Diversification is still a good idea, but it has become much harder to achieve. Thanks to the increasing competition for additional yield, every type of investment vehicle and strategy has experienced substantial growth in assets under management.
For example, 20 years ago the “carry trade” – a long/short currency strategy in which high interest-rate currencies are purchased and low-interest currencies are sold – was considered exotic. Today, many large pension plans invest in this strategy, and a carry-trade exchange traded fund for retail investors is now available.
The influx of significant assets into any given strategy has three effects: (1) it reduces the strategy’s expected return owing to competition; (2) if there is any expected return remaining, this portion will be a source of correlation or “beta” among all investors in the strategy; and (3) if enough assets are invested in this strategy over a sufficiently short period of time, the strategy can become a “crowded trade” that is illiquid and subject to large, unpredictable swings in profits and losses.
The most striking example of these effects is the subprime mortgage market which was the focus of the current crisis, but other recent examples include the equity market-neutral “quant meltdown” of August 2007 and the unwinding of the carry trade in July 2007.
To achieve true diversification, investors must now have a broader set of asset classes and risk exposures, long and short, in their portfolios.
Strategic asset allocation decisions are no longer responsive enough to dynamic changes in risk as competition and financial innovations cause stock and bond volatilities to spike unpredictably. The VIX index (a forward- looking measure of S&P 500 volatility) rocketed from a low of 16 per cent in May 2008 to a high of
80 per cent in October 2008, and is currently hovering around 25 per cent.
Such volatility swings are simply unacceptable for most investors. In this environment, managing risk can no longer be easily accomplished via simple buy-and-hold portfolios as before, but requires more frequent rebalancing or “tactical risk management”.
This trend is a manifestation of the technological arms race that has given us electronic trading platforms, algorithmic trading, globally integrated markets, narrower bid/offer spreads, higher trading volume and more liquidity, but at the cost of more complex price dynamics.
In fact, technology has changed the very definition of passive investing, which used to be synonymous with market capitalisation- weighted portfolios of a fixed set of securities. Thanks to advances in trading technology, index portfolios no longer need to be static or cap-weighted, and may involve more frequent rebalancings while still being investable, transparent and passive.
The financial system is not an immutable black box; it is a dynamic, evolving ecology in which individuals and institutions compete fiercely for scarce profit opportunities.

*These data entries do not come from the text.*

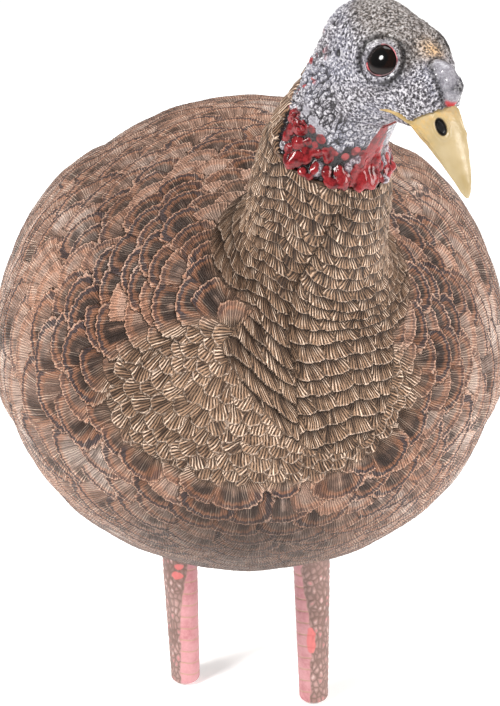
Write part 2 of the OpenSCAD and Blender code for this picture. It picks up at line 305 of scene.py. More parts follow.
def cast_solid(tree, start, end, reach, rings, sectors):
    """Points and faces of a closed solid: where rays that come in square to an axis first meet a surface"""
    start, end = np.array(start), np.array(end)
    along = unit(end - start)
    side = unit(np.cross(along, [0.3, 0.1, 0.9]))
    up = np.cross(side, along)
    radius = np.full((rings, sectors), np.nan)
    centres = start + (end - start) * np.linspace(0, 1, rings)[:, None]
    angles = 2 * math.pi * np.arange(sectors) / sectors
    rays = np.cos(angles)[:, None] * side + np.sin(angles)[:, None] * up
    for i, centre in enumerate(centres):
        for j, ray in enumerate(rays):
            hit, normal, _, _ = tree.ray_cast(Vector(centre + ray * reach), Vector(-ray), reach)
            if hit is not None and normal.dot(Vector(ray)) > 0:
                radius[i, j] = (np.array(hit) - centre) @ ray
    # Rays that met nothing take the mean of their neighbours, over and over
    gaps = np.isnan(radius)
    radius[gaps] = np.nanmean(radius)
    for _ in range(300):
        padded = np.pad(np.pad(radius, ((1, 1), (0, 0)), "edge"), ((0, 0), (1, 1)), "wrap")
        mean = (padded[:-2, 1:-1] + padded[2:, 1:-1] + padded[1:-1, :-2] + padded[1:-1, 2:]) / 4
        radius[gaps] = mean[gaps]
    points = centres[:, None] + rays[None] * radius[..., None]
    # Turned over, so that they look outwards
    quads, foot, head = capped_faces(rings, sectors)
    faces = [quads[:, [0, 3, 2, 1]], foot[:, [1, 0, 2]], head[:, [1, 0, 2]]]
    return np.vstack([points.reshape(-1, 3), start, end]), faces


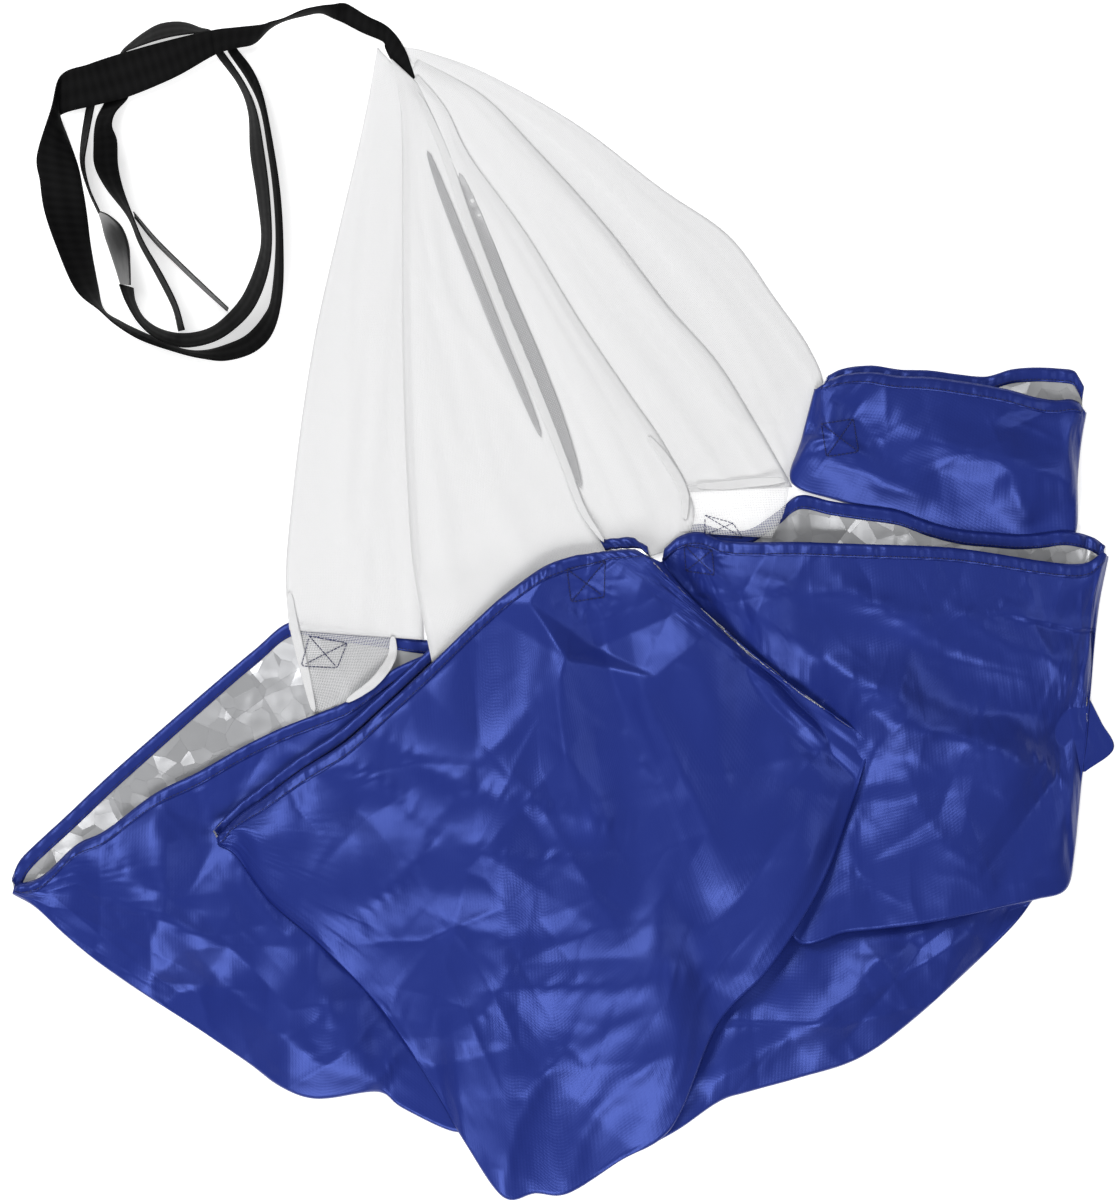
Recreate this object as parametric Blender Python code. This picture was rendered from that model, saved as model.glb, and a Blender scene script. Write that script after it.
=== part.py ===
"""Speed parachute laid out collapsed on a flat surface: folded canopy, mesh funnel, webbing belt.

The canopy is one round cloth. It lies folded into five flat pockets, each a sheet that runs from its
far hem along the floor, round a fold, and back over itself to its near hem. Mesh panels run from the
pockets' mouths to the apex, where the webbing is sewn in. The webbing goes on as the lead and as the
coiled waist belt. Everything is laid down in order on a height map, so that each piece rests on those
below it. Metres, +Z up, +Y from the canopy to the apex.
"""

import bpy
import numpy as np
from mathutils import Matrix, Vector

# Plan: the outlines were drawn over a picture of the product seen from above
PIXEL = 0.0011
PLAN_MIDDLE_PIXELS = (562.0, 599.5)
PLAN_SIZE_PIXELS = (1240.0, 1300.0)

# Canopy cloth and its hems
CLOTH = 0.002
FOLD_GAP = 0.0022
MOUTH_GAP = 0.0085
HEM_WIDTH = 0.0155
HEM_THICKNESS = 0.001
LEFT_CROWN = 0.021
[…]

In this new investment paradigm, markets are neither always efficient nor always irrational, but are adaptive. During normal times, prices can be trusted to reflect the “wisdom of crowds”. During times of distress, investors react instinctively and emotionally – the wisdom of crowds becomes the “madness of mobs”.
We can protect ourselves from the vicissitudes of these regime shifts only by acknowledging their existence and properly preparing for them in advance. This will require more sophisticated financial technologies that are equally adaptive, and capable of capturing the complexities created by our own innovations.
Fortunately, most of these technologies are within our reach, and the rest we will soon develop – in financial markets, as in nature, necessity is the mother of all invention.
Andrew W. Lo is the Harris & Harris Group Professor at the MIT Sloan School of Management and Chief Investment Strategist of AlphaSimplex Group, LLC.